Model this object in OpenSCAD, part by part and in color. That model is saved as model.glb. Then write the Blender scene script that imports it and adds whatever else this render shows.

★ ★ ★ ★ ★ ★ ★

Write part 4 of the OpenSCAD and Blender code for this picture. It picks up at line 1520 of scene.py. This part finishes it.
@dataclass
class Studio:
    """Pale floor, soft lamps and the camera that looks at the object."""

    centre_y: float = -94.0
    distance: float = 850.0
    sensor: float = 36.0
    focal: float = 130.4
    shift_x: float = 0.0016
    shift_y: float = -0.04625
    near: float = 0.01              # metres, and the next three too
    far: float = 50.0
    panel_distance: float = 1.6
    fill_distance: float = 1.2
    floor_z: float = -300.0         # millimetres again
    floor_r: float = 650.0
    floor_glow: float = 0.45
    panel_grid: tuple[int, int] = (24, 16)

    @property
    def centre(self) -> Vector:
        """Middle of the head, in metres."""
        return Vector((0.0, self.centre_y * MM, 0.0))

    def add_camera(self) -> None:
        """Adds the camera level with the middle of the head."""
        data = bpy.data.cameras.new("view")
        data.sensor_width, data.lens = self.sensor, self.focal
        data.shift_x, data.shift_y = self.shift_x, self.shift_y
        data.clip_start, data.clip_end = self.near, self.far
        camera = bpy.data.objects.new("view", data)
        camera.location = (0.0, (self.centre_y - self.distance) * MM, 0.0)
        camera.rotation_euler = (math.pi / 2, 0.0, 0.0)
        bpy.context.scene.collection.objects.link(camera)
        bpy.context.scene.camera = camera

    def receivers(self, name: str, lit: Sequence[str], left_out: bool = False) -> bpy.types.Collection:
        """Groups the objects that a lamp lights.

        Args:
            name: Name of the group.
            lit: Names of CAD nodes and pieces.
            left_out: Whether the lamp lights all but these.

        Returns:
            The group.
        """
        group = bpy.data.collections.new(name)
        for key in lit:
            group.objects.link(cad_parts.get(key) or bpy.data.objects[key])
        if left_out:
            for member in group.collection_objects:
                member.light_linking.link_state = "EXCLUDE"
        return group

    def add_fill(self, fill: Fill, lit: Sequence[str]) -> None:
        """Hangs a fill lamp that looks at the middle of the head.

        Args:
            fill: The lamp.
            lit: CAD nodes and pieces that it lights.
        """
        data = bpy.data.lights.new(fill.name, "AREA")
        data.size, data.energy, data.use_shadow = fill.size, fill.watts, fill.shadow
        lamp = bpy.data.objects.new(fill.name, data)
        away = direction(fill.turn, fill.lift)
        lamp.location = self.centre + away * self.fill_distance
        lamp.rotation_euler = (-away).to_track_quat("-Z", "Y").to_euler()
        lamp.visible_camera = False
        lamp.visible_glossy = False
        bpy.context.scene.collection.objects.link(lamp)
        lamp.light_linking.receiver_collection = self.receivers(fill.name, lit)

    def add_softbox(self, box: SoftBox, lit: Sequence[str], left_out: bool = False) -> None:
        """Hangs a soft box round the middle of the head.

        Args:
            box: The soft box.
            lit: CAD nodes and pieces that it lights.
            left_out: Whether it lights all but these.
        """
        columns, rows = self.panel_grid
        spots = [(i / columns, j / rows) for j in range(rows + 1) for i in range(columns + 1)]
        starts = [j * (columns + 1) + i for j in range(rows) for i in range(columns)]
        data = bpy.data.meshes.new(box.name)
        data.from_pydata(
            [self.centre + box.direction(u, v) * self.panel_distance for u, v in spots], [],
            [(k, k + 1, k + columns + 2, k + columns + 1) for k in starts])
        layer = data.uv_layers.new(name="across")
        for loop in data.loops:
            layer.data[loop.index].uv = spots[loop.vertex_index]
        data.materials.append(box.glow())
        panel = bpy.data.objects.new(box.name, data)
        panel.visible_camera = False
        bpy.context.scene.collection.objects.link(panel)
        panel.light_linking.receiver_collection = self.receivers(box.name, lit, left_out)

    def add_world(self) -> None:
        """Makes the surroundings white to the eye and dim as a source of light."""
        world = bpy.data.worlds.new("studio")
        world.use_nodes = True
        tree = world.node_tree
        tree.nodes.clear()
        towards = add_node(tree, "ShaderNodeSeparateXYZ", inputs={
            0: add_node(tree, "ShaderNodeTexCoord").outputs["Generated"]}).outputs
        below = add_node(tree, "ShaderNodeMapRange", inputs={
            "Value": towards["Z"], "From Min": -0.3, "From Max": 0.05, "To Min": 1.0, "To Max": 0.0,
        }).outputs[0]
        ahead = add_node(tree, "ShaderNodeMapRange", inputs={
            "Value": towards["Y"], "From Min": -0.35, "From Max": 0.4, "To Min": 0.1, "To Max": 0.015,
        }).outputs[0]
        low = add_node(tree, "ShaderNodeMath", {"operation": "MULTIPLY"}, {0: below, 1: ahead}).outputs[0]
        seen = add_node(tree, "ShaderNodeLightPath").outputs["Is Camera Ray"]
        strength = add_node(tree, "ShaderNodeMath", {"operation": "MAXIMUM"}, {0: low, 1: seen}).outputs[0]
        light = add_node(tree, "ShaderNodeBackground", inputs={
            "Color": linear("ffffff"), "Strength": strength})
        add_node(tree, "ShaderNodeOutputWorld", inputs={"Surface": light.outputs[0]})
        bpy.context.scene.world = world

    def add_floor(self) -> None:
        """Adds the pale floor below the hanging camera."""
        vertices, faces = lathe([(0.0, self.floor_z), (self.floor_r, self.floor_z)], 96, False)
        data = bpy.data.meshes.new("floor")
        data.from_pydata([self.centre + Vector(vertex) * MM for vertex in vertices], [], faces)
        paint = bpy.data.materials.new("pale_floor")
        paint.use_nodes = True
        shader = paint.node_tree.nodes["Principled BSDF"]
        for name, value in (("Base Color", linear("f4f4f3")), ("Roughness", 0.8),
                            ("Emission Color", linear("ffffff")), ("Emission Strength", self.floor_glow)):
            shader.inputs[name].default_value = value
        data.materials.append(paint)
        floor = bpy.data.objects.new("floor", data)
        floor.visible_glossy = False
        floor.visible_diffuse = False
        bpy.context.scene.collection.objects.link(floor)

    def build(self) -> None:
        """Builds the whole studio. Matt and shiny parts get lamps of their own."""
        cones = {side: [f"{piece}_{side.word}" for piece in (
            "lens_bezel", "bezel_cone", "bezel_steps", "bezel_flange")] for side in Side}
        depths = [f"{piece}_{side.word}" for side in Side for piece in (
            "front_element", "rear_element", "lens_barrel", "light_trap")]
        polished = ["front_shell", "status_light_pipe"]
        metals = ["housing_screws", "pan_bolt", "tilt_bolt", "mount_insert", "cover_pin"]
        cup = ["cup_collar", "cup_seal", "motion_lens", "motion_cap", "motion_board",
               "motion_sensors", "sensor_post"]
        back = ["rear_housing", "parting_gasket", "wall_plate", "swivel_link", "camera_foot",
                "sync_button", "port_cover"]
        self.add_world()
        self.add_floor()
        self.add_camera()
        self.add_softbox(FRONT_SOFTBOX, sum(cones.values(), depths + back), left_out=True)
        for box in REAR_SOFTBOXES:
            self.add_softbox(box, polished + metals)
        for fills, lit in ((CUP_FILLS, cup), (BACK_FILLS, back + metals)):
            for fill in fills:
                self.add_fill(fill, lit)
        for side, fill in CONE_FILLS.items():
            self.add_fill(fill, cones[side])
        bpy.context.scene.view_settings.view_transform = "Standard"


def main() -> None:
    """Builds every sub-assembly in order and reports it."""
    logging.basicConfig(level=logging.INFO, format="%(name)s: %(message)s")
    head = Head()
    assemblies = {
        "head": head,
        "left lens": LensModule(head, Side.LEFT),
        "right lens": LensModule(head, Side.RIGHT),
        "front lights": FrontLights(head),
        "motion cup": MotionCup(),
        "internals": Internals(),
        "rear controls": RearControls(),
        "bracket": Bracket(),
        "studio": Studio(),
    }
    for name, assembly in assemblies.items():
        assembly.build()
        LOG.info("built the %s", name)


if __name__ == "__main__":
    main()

★ ★ ★ ★ ★ ★ ★

§ TASK GOAL
The lines from the one containing "Write part 4" to the one containing "bpy.context.scene.camera = camera", both included, are to be extracted exactly; give no other line.

§ THE REPLY
Write part 4 of the OpenSCAD and Blender code for this picture. It picks up at line 1520 of scene.py. This part finishes it.
@dataclass
class Studio:
    """Pale floor, soft lamps and the camera that looks at the object."""

    centre_y: float = -94.0
    distance: float = 850.0
    sensor: float = 36.0
    focal: float = 130.4
    shift_x: float = 0.0016
    shift_y: float = -0.04625
    near: float = 0.01              # metres, and the next three too
    far: float = 50.0
    panel_distance: float = 1.6
    fill_distance: float = 1.2
    floor_z: float = -300.0         # millimetres again
    floor_r: float = 650.0
    floor_glow: float = 0.45
    panel_grid: tuple[int, int] = (24, 16)

    @property
    def centre(self) -> Vector:
        """Middle of the head, in metres."""
        return Vector((0.0, self.centre_y * MM, 0.0))

    def add_camera(self) -> None:
        """Adds the camera level with the middle of the head."""
        data = bpy.data.cameras.new("view")
        data.sensor_width, data.lens = self.sensor, self.focal
        data.shift_x, data.shift_y = self.shift_x, self.shift_y
        data.clip_start, data.clip_end = self.near, self.far
        camera = bpy.data.objects.new("view", data)
        camera.location = (0.0, (self.centre_y - self.distance) * MM, 0.0)
        camera.rotation_euler = (math.pi / 2, 0.0, 0.0)
        bpy.context.scene.collection.objects.link(camera)
        bpy.context.scene.camera = camera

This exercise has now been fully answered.